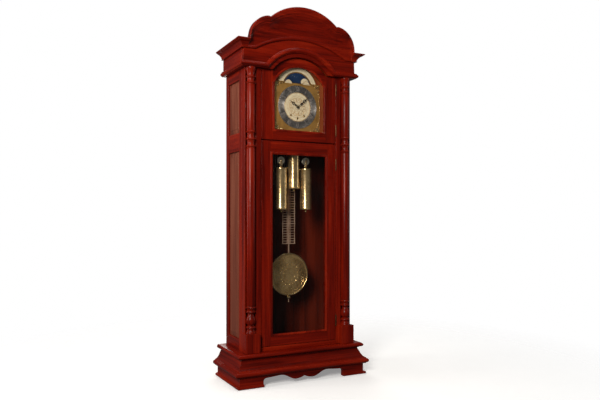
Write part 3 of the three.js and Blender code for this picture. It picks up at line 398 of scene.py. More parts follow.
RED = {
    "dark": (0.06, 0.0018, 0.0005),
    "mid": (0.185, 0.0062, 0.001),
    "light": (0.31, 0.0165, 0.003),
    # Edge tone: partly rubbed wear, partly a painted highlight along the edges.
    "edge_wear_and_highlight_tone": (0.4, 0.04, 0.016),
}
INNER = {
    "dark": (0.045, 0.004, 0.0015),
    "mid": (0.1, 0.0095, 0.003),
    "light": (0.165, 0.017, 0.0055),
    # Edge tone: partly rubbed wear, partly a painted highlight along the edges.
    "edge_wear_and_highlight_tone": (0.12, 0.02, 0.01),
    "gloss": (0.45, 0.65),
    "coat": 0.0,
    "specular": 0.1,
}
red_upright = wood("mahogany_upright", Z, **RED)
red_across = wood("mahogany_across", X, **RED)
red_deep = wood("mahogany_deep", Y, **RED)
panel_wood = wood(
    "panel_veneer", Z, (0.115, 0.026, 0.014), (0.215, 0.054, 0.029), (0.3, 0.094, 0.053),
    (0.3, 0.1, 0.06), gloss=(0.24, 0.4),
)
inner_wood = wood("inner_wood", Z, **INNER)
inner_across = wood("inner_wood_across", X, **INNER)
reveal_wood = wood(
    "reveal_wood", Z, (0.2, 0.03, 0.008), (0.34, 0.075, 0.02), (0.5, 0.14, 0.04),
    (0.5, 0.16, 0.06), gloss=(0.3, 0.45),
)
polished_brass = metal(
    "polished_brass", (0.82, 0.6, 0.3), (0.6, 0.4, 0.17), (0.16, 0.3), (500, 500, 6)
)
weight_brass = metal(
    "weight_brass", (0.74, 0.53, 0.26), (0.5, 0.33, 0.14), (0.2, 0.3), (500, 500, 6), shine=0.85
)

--

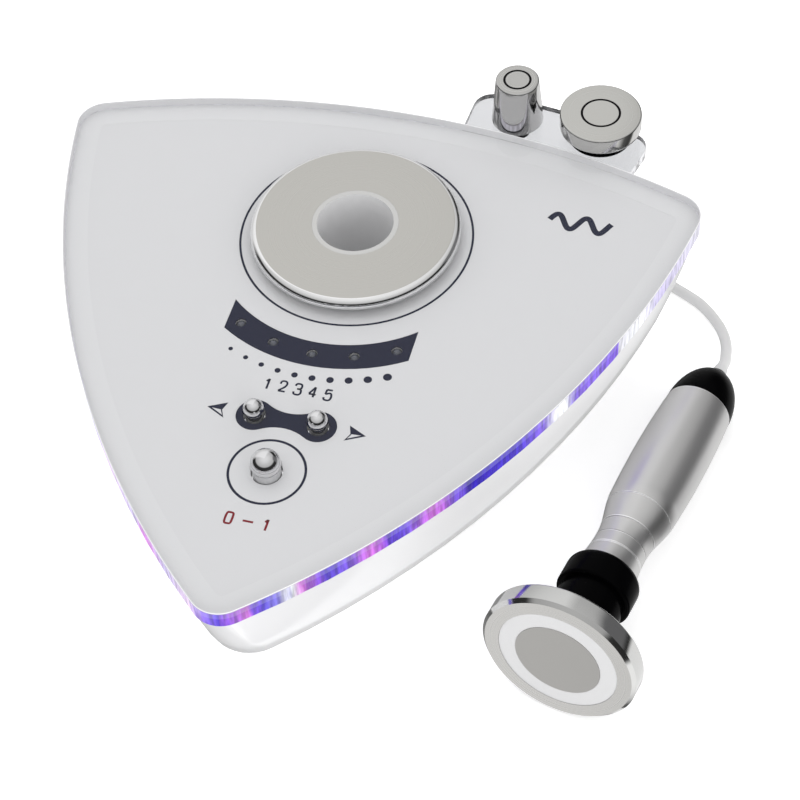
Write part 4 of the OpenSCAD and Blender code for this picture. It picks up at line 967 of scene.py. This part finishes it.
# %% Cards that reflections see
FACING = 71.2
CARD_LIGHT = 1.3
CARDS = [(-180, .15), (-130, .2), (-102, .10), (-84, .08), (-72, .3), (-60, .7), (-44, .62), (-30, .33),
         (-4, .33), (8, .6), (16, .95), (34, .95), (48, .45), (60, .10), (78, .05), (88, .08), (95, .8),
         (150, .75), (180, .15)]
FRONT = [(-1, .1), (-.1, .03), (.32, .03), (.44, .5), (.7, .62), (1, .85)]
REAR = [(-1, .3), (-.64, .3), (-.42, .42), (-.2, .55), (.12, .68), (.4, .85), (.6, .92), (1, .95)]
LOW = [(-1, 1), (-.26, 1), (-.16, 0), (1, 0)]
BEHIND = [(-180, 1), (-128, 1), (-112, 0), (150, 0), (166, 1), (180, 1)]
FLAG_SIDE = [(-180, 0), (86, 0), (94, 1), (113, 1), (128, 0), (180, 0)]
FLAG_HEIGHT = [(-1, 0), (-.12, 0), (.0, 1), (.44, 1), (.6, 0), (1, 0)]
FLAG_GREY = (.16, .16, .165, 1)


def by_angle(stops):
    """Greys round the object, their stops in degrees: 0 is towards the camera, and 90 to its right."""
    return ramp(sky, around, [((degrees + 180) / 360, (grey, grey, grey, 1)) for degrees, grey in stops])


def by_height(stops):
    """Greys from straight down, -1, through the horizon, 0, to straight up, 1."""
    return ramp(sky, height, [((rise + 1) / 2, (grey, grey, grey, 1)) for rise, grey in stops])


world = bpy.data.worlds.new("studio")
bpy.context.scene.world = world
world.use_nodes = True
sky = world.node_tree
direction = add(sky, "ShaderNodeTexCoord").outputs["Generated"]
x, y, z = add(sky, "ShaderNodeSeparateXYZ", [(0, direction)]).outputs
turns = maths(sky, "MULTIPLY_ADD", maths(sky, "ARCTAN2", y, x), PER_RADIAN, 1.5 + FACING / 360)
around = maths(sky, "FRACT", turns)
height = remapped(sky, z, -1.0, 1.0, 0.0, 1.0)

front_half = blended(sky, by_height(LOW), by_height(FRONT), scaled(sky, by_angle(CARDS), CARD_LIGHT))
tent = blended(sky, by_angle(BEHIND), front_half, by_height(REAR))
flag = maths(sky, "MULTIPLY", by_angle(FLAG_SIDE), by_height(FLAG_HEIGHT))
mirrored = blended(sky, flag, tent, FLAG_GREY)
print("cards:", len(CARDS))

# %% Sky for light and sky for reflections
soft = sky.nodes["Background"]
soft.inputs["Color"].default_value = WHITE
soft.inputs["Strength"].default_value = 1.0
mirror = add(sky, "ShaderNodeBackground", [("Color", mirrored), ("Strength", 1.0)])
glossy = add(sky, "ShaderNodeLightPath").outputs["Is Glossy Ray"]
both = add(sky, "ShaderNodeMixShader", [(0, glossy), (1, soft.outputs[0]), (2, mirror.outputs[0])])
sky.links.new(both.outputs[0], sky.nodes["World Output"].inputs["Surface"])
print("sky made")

**WHAT YOU ARE ASKED TO DO:**
Repeat exactly the lines from the one containing "Write part 4" to the one containing "return ramp(sky, height, [((rise", both lines included, and nothing else.

**RESPONSE TO THE EXERCISE:**
Write part 4 of the OpenSCAD and Blender code for this picture. It picks up at line 967 of scene.py. This part finishes it.
# %% Cards that reflections see
FACING = 71.2
CARD_LIGHT = 1.3
CARDS = [(-180, .15), (-130, .2), (-102, .10), (-84, .08), (-72, .3), (-60, .7), (-44, .62), (-30, .33),
         (-4, .33), (8, .6), (16, .95), (34, .95), (48, .45), (60, .10), (78, .05), (88, .08), (95, .8),
         (150, .75), (180, .15)]
FRONT = [(-1, .1), (-.1, .03), (.32, .03), (.44, .5), (.7, .62), (1, .85)]
REAR = [(-1, .3), (-.64, .3), (-.42, .42), (-.2, .55), (.12, .68), (.4, .85), (.6, .92), (1, .95)]
LOW = [(-1, 1), (-.26, 1), (-.16, 0), (1, 0)]
BEHIND = [(-180, 1), (-128, 1), (-112, 0), (150, 0), (166, 1), (180, 1)]
FLAG_SIDE = [(-180, 0), (86, 0), (94, 1), (113, 1), (128, 0), (180, 0)]
FLAG_HEIGHT = [(-1, 0), (-.12, 0), (.0, 1), (.44, 1), (.6, 0), (1, 0)]
FLAG_GREY = (.16, .16, .165, 1)


def by_angle(stops):
    """Greys round the object, their stops in degrees: 0 is towards the camera, and 90 to its right."""
    return ramp(sky, around, [((degrees + 180) / 360, (grey, grey, grey, 1)) for degrees, grey in stops])


def by_height(stops):
    """Greys from straight down, -1, through the horizon, 0, to straight up, 1."""
    return ramp(sky, height, [((rise + 1) / 2, (grey, grey, grey, 1)) for rise, grey in stops])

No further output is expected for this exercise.